Technology aids: AI for precedent analysis in common law elements; rule-based engines for civil code thresholds.

Impact on Customers/Clients

Customers in mixed jurisdictions face heightened scrutiny, including extended onboarding (e.g., dual SOF proofs) and transaction delays for EDD. Rights include appeal processes under local data protection (e.g., South Africa’s POPIA mirroring GDPR) and transparency on holds.

Restrictions: Account freezes pending resolution; limited cross-border transfers. Interactions involve clear communications, e.g., “Due to mixed jurisdiction risks, additional verification is required,” preserving trust while meeting obligations.

Duration, Review, and Resolution

Initial measures last 30-90 days, aligned with FATF Rec. 21 on tipping-off. Reviews occur quarterly or on triggers (e.g., material changes), with resolution via clean SOF evidence or authority clearance.

Ongoing obligations: Perpetual EDD for high-risk clients; annual re-verification. Timeframes: EU AMLD mandates 3-year BO register reviews; US SAR filings extend if unresolved.

Reporting and Compliance Duties

Institutions file jurisdiction-specific SARs/STRs (e.g., FinCEN SAR for US links, FIC STRs for South Africa). Documentation: Retain 5-7 years per BSA/MLR, including risk memos justifying mixed-jurisdiction handling.

Penalties: Fines up to 10% global turnover (EU AMLD); criminal liability for willful breaches (PATRIOT Act). Duties encompass board oversight, independent audits.

Related AML Terms

Mixed jurisdiction interconnects with “jurisdictional risk” (FATF high-risk lists), “mixed funds” (commingled illicit/legit assets), and “correspondent banking” (Rec. 13 risks). It amplifies PEPs, UBO identification, and sanctions screening challenges.

Links to EDD (Rec. 19), reliance (Rec. 17), and proliferation financing risks in hybrid enforcement gaps.

Challenges and Best Practices

Challenges: Legal ambiguity delaying decisions; resource strain in training dual systems; enforcement inconsistencies. Address via: Integrated compliance platforms (e.g., SymphonyAI); cross-jurisdiction MOUs; scenario-based simulations.

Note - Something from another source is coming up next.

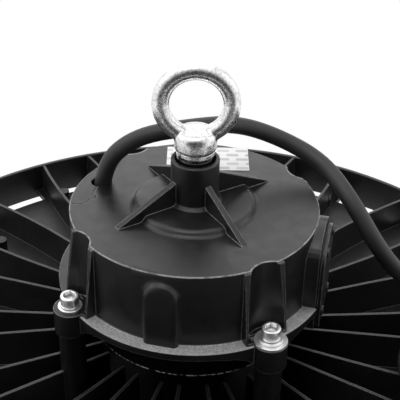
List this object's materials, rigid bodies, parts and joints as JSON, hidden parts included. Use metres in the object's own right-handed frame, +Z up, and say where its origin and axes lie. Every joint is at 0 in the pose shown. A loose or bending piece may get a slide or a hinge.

Best practices: Risk-based allocation (low for stable hybrids like Scotland); blockchain for immutable BO trails; collaborate with FIUs for intel-sharing.

Recent Developments

By 2026, trends include AI-driven legal ontology mapping for hybrids (e.g., RegTech parsing Scots vs. English precedents). FATF’s 2025 updates emphasize crypto in mixed jurisdictions; EU AMLR (2024) mandates public BO registers, pressuring laggards like Sri Lanka.